As for contemporary branded content campaigns, Lubars believes that it’s now much more difficult to create such financially expensive work as The Hire. Though there’s still a place for big productions, he says, it’s now more about the constant flow of smaller ones. About quantity as well as quality. Citing the old adage of being able to choose two from ‘cheap, fast and good’, Lubars states that nowadays you need all three and the only way to do that is to create content in-house, as BBDO New York did with its Vine-based Fix in Six campaign for DIY chain Lowe’s.

 

 

Conversations about the categorisation of content

As for the festival, a discussion with the Cannes hierarchy could be on the cards, he says, over the whole definition of this category. “Maybe they should just call it branded entertainment,” he muses. “I’d get that.

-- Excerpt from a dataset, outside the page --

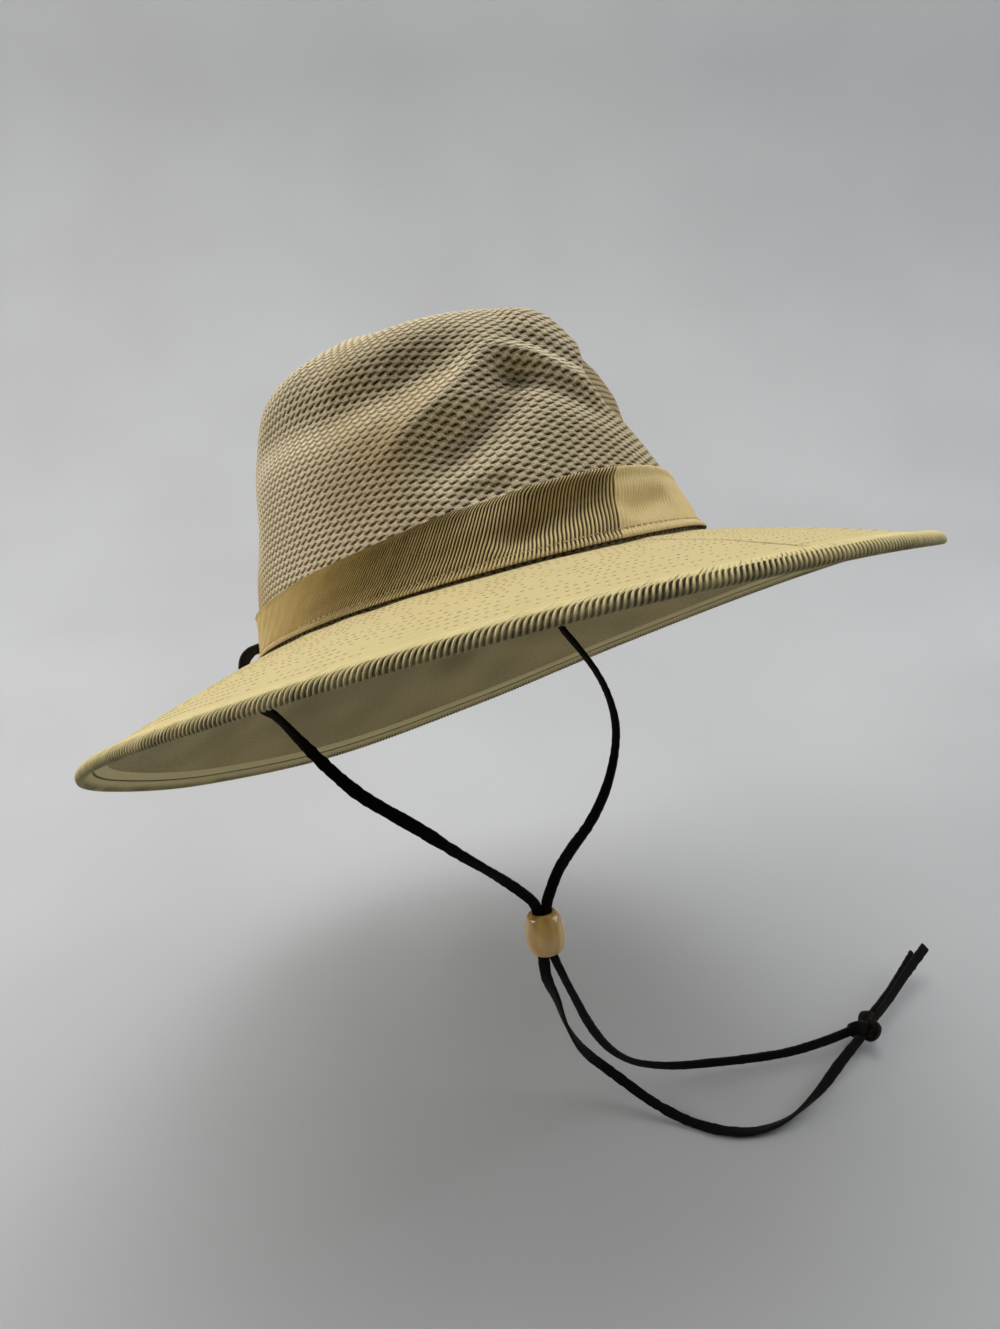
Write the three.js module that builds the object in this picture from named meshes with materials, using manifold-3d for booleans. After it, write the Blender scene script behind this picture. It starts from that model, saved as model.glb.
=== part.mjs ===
// Safari hat with a knit mesh crown, ribbed band, stitched brim and chin lace.
//
// Millimetres, +Z up. The front of the hat faces -Y and the wearer's right side is -X.
// The origin is the centre of the head opening. The hat is tipped back as it is worn,
// and its lace hangs through the bead down to a knot that lies below the wearer's left.

import * as THREE from "three";
import { mergeVertices } from "three/addons/utils/BufferGeometryUtils.js";
import Module from "manifold-3d";

const wasm = await Module();
wasm.setup();

// How the hat sits on the head.
const TIP_BACK = THREE.MathUtils.degToRad(34);
const LEAN_LEFT = THREE.MathUtils.degToRad(4);

// Cloth.
const AROUND = 60;
const FIT_GAP = 0.3;
const KNIT_WALL = 1.2;
const BAND_WALL = 1.2;
const BRIM_WALL = 2.4;

// Head opening: the outside of the crown at its seam with the brim.
const CROWN_HALF_BREADTH = 85.5;
const CROWN_HALF_LENGTH = 101.5;

// Band, by height above the seam: it swells a little at its folded edges, and is lower at the sides.
const BAND_SIDE_DIP = 0.25;
const BAND_EDGE_BEAD = 0.5;
const BAND_HOLLOW = 0.4;
const BAND_RINGS = [
  { height: 1, swell: BAND_EDGE_BEAD },
  { height: 4, swell: 0 },
  { height: 12, swell: -BAND_HOLLOW },
  { height: 18, swell: -BAND_HOLLOW / 2 },
  { height: 23, swell: BAND_EDGE_BEAD },
  { height: 24, swell: 0 },
];

// Heights of the rings the crown is built from; the lowest are shared with the band.
const CROWN_RINGS = [
  0, 1, 4, 12, 18, 23, 24, 32, 40, 47, 53, 59, 65, 71, 76, 81, 86, 90, 94, 98, 102, 105, 107.5, 109.4,
];
const SEAM_WAVE_FADE = 40;

// Brim slots for the lace, measured from the front towards the wearer's right.
const SLOT_TURN = 122;
const SLOT_OUTSET = 9.5;
const SLOT_SIZE = { along: 8, across: 4.6, deep: 16 };

// Lace, bead and knot.
const LACE_DIAMETER = 3.2;
const LACE_SIDES = 8;
const LACE_BACK_STEPS = 22;
const BEAD_RADIUS = 7.8;
const BEAD_END_RADIUS = 5.6;
const BEAD_BORE_RADIUS = 3.9;
const BEAD_LENGTH = 18;
const KNOT_SIZE = { along: 15, across: 13, deep: 11 };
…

But then that’s the good thing about those guys; Phil [Thomas, Cannes Lions CEO] and Terry [Savage, Cannes Lions chairman], they’re happy to have those conversations.” Mostly though, Lubars is once again looking forward to being locked in a room at the tail end of June with a selection of his peers for the best part of a week – “it is a long time to be in a dark room, looking at everybody else on the outside, but it’s always great to be there” – and to examining the best of what the industry has to offer in terms of Branded Content and Entertainment. Even if none of us still quite know exactly what that term means.